The company thinks it could be used in stadiums and offices, too.

Amazon

Amazon is putting contactless payments in the palm of your hand. No, seriously. Today, the company has revealed Amazon One, a service that uses your unique palm signature to authenticate purchases and let you into gated locations, such as offices, gyms and stadiums. For now, palm reading is restricted to two Amazon Go stores — the type that doesn’t require you to interact with a cashier or self-service checkout — in Seattle. You’ll need to ‘enroll’ on your first visit by inserting your credit card and following the scanner’s on-screen instructions. Once your card and palm have been paired, you’ll able to enter the Seattle stores simply by holding your hand above the device “for about a second or so,” according to a blog post.

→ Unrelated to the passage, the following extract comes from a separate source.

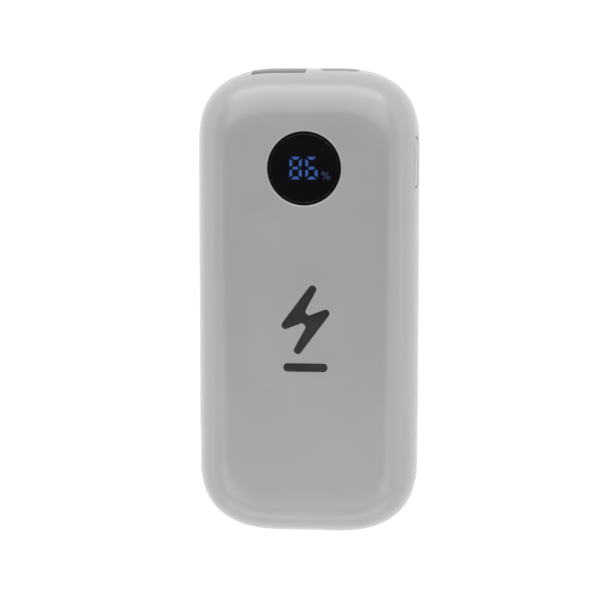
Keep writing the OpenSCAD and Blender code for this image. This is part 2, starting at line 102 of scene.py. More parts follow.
# The window's seat in the front shell, and the window with its stepped border.
SEAT_GAP = 0.1
SEAT_LIP = 0.45
SEAT_RING = 1.1
SEAT_LEDGE = 1.1
SEAT_DEEPER = 0.2
APERTURE_SPREAD = 3
LENS_STEP = (0.5, 0.25)
LENS_EDGE = 0.1
LENS_FOOT = 0.15
LENS_BORDER_BEVEL = 0.05

# The sockets: half width and half height of each cut-out, the middle of each, and their sheet metal.
SHEET = 0.3
USB_A_CUT = (6.6, 2.65)
USB_A_MID = (USB_A_LO + USB_A_HI) / 2
USB_C_CUT = (4.7, 1.8)
USB_C_HALF = (4.47, 1.58)
USB_C_MID = Vector(((USB_C_LO.x + USB_C_HI.x) / 2, 0, USB_C_HI.z - USB_C_HALF[1]))

# The button: half length and half height of its face, of its slot, and its middle.
BUTTON_HALF = (6.1, 1.55)
BUTTON_CUT = (BUTTON_HALF[0] + 0.2, BUTTON_HALF[1] + 0.2)
BUTTON_MID = Vector((BUTTON_HI.x, (BUTTON_LO.y + BUTTON_HI.y) / 2, BUTTON_HI.z - BUTTON_HALF[1]))


# ---- The casing's surface ----


def roll_at(rise):
    """How far the sides have rolled in, from 0 to 1, at a share rise of the half height."""
    return 1 - max(0.0, 1 - rise**RISE_POWER) ** (1 / ROLL_POWER)


def spans(height, inset):
    """Half width, half length and the corners' reaches at a height above the parting plane."""
    f = roll_at(min(1.0, abs(height) / (HALF_H - inset)))
    less = inset * INNER_ROLL_SHARE
    return (
        HALF_W - inset - f * (ROLL[0] - less),
        HALF_L - inset - f * (ROLL[1] - less),
        CORNER[0] - inset - f * (CORNER[0] - FACE_CORNER[0]),
        CORNER[1] - inset - f * (CORNER[1] - FACE_CORNER[1]),
    )


def on_outline(place, sizes):
    """The point of an outline at a place round it.

    A place is a kind of stretch, the two signs of its quarter, and either a share of the straight
    stretch or an angle round the corner.
    """
    kind, sx, sy, t = place
    a, b, rx, ry = sizes
    if kind == "side":
        return sx * a, t * (b - ry)
    if kind == "end":
        return t * (a - rx), sy * b
    e = 2 / CORNER_POWER
    return sx * (a - rx + rx * math.cos(t) ** e), sy * (b - ry + ry * math.sin(t) ** e)


def surface_point(place, height, inset):
    """The point of the casing's surface at a place round it and a height above the parting plane."""
    x, y = on_outline(place, spans(height, inset))
    return Vector((x, y, MID + height))


def corner_fall(share):
    """How far a corner curve has fallen, from 0 to 1, at a share of its reach."""
    return 1 - (1 - min(1.0, max(0.0, share)) ** CORNER_POWER) ** (1 / CORNER_POWER)


def end_point(x, height, inset):
    """The point of the socket end at a distance across the width and a height."""
    a, b, rx, ry = spans(height, inset)
    return Vector((x, b - ry * corner_fall((abs(x) - (a - rx)) / rx), MID + height))


def side_point(y, height, inset):
    """The point of the button's side at a distance along the length and a height."""
    a, b, rx, ry = spans(height, inset)
    return Vector((a - rx * corner_fall((abs(y) - (b - ry)) / ry), y, MID + height))


# ---- Meshes ----


class Sheet:
    """Points and faces of one piece, in millimetres, while it is being made."""

    def __init__(self):
        self.points = []
        self.faces = []

    def add(self, points):
        """Adds points and gives their numbers."""
        first = len(self.points)
        self.points.extend(points)
        return list(range(first, len(self.points)))

    def band(self, a, b, closed=True):
        """Quads between two rows of the same length."""
        n = len(a)
        for k in range(n if closed else n - 1):
            j = (k + 1) % n
            self.faces.append((a[k], a[j], b[j], b[k]))

    def bands(self, rows, closed=True):
        """Quads between each row and the next."""
        for a, b in zip(rows, rows[1:]):
            self.band(a, b, closed)

    def cap(self, ring):
        """One flat face that closes a ring."""
        self.faces.append(tuple(ring))

    def fan(self, ring, centre):
        """Triangles from a ring to one point."""
        c = self.add([centre])[0]
        for k in range(len(ring)):
            self.faces.append((ring[k], ring[(k + 1) % len(ring)], c))


# Points closer than this, in metres, are one point.
SAME_SPOT = 2e-8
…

For now, it feels like a pilot. Amazon has big plans for the technology, though. The company says it will “start” in select Amazon Go stores before expanding to “additional Amazon stores,” which could mean bookshops or Whole Foods Market locations, “in the coming months.” It will also offer the service to third-party retailers and other businesses that might find the technology beneficial. I know what you’re thinking: why palms? Well, Amazon believes that it offers more privacy than other biometric methods because you can’t figure out a person’s identity with a palm image alone.

“It also requires someone to make an intentional gesture by holding their palm over the device to use,” Dilip Kumar, vice president for physical retail and technology at Amazon said. “And it’s contactless, which we think customers will appreciate, especially in current times. Ultimately, using a palm as a biometric identifier puts customers in control of when and where they use the service.” Some will undoubtedly worry about how Amazon plans to store and potentially monetize this data. In his blog post, Kumar said that palm images will be encrypted on a “highly secure area in the cloud,” and never locally on a store scanner. Customers can also delete their Amazon One-related data at any time via one.amazon.com.